Pemilihan Ketua dan Wakil Ketua Ormawa FPK: Kembali Berakhir Aklamasi


Sumber: Pinterest
Pemilihan Ketua dan Wakil Ketua Ormawa FPK Kembali Berakhir Aklamasi: Demokrasi atau Kurangnya Partisipasi?
Pemilihan ketua dan wakil ketua organisasi mahasiswa (ormawa) Fakultas Psikologi dan Kesehatan (FPK) kembali dilakukan secara aklamasi untuk ketiga kalinya secara berturut-turut. Keputusan ini bukan tanpa alasan, melainkan karena setiap organisasi hanya memiliki satu pasangan calon (paslon) yang mendaftar, sehingga tidak ada kompetitor lain yang bisa menyaingi mereka. Ketua Komisi Pemilihan Raya (Kopurwa), selaku penyelenggara, menjelaskan bahwa mereka telah berusaha maksimal untuk membuka kesempatan seluas-luasnya bagi mahasiswa yang ingin mencalonkan diri. Sosialisasi telah dilakukan melalui media sosial, koordinasi langsung dengan perwakilan kelas, hingga perpanjangan waktu pendaftaran. Namun, hasilnya tetap sama: hanya satu pasangan calon yang maju di setiap ormawa. Dengan kondisi ini, pemilihan secara voting tidak memungkinkan dilakukan, dan aklamasi pun menjadi satu-satunya opsi yang tersedia.
Ketua Himpunan Mahasiswa (Hima) Psikologi menambahkan bahwa sistem aklamasi bukanlah hasil keputusan sepihak, melainkan karena memang tidak ada lawan yang maju untuk bersaing.

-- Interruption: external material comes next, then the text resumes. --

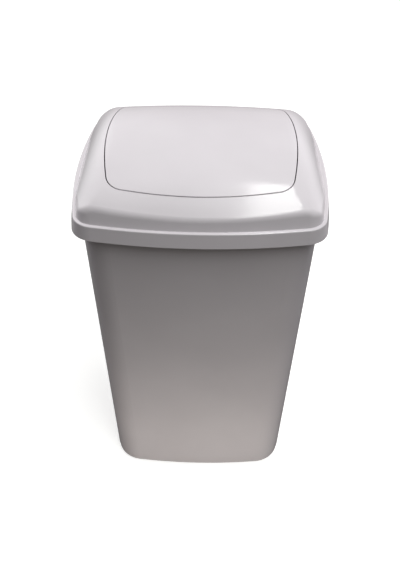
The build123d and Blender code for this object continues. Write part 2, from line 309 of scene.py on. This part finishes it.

Menurutnya, Kopurwa sudah membuka kesempatan yang sama bagi seluruh mahasiswa FPK untuk mencalonkan diri, dan semua syarat serta ketentuan telah dipublikasikan secara jelas di akun media sosial resmi Kopurwa. Namun, kenyataannya, minat mahasiswa untuk mencalonkan diri sangat rendah. Jika tren ini terus berlanjut, maka tidak menutup kemungkinan sistem aklamasi akan terus diterapkan di periode mendatang. Ia juga menegaskan bahwa tidak ada aturan yang membatasi mahasiswa untuk maju, sehingga semua kembali kepada kesadaran dan partisipasi mahasiswa itu sendiri.

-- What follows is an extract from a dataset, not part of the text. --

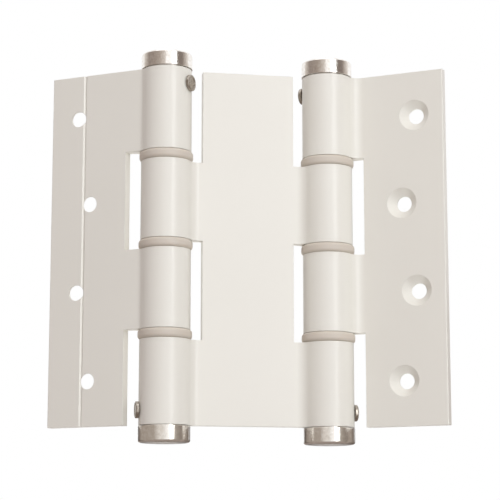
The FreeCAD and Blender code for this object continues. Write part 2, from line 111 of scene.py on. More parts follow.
def add(tree, kind, inputs=None, **settings):
    """Adds a node. An input, by name or number, takes a plain value or another node's socket."""
    node = tree.nodes.new(kind)
    for name, setting in settings.items():
        setattr(node, name, setting)
    for key, value in (inputs or {}).items():
        if isinstance(value, bpy.types.NodeSocket):
            tree.links.new(value, node.inputs[key])
        else:
            node.inputs[key].default_value = value
    return node


def new_material(name, **sockets):
    """A material with a Principled BSDF, whose constant values are set on its own sockets."""
    material = bpy.data.materials.new(name)
    material.use_nodes = True
    tree = material.node_tree
    tree.nodes.clear()
    values = {key.replace("_", " "): value for key, value in sockets.items()}
    shader = add(tree, "ShaderNodeBsdfPrincipled", values)
    add(tree, "ShaderNodeOutputMaterial", {"Surface": shader.outputs["BSDF"]})
    place = add(tree, "ShaderNodeTexCoord").outputs["Object"]
    return material, tree, shader, place


def per_mm(size_mm):
    """Texture scale at which one feature is this many millimetres wide."""
    return 1 / (size_mm * MM)


print("a 1.5 mm feature has a texture scale of", round(per_mm(1.5)))

# %% [markdown]
# ## The leaves' finish: powder coat on extruded aluminium
#
# The leaves are cut from an aluminium profile, drilled, and then coated with a creamy white
# polyester powder that melts in an oven. What the eye gets from that is a satin gloss, a skin that
# is not quite flat, called orange peel, with swellings of a millimetre or two, and soft edges,
# because the melted powder rounds them. Paint on a metal sheet could be a flat colour, but then a
# large plate looks like paper. Two noises do the skin here: a wide one shifts the tone by about one
# percent, as uneven thickness does, and a fine one is the orange peel. A Bevel node rounds the
# shading of the sawn edges a little, as the melted coat does.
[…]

Di sisi lain, seorang anggota ormawa yang telah menjabat selama beberapa periode mengungkapkan bahwa ada beberapa kendala yang membuat sulitnya mencari kandidat lain. Salah satunya adalah persyaratan yang cukup ketat, yang membuat tidak banyak mahasiswa yang memenuhi syarat atau bersedia maju sebagai calon pemimpin organisasi. Selain itu, ia menilai bahwa meskipun aklamasi dianggap sebagai solusi praktis untuk memastikan keberlangsungan organisasi, sistem voting sebenarnya lebih efektif karena bisa menunjukkan apakah kandidat tersebut benar-benar mendapat dukungan dari mahasiswa. Jika pemilihan dilakukan melalui voting, maka mahasiswa bisa lebih terlibat dalam menentukan pemimpin mereka, bukan sekadar menerima hasil aklamasi tanpa adanya pilihan lain.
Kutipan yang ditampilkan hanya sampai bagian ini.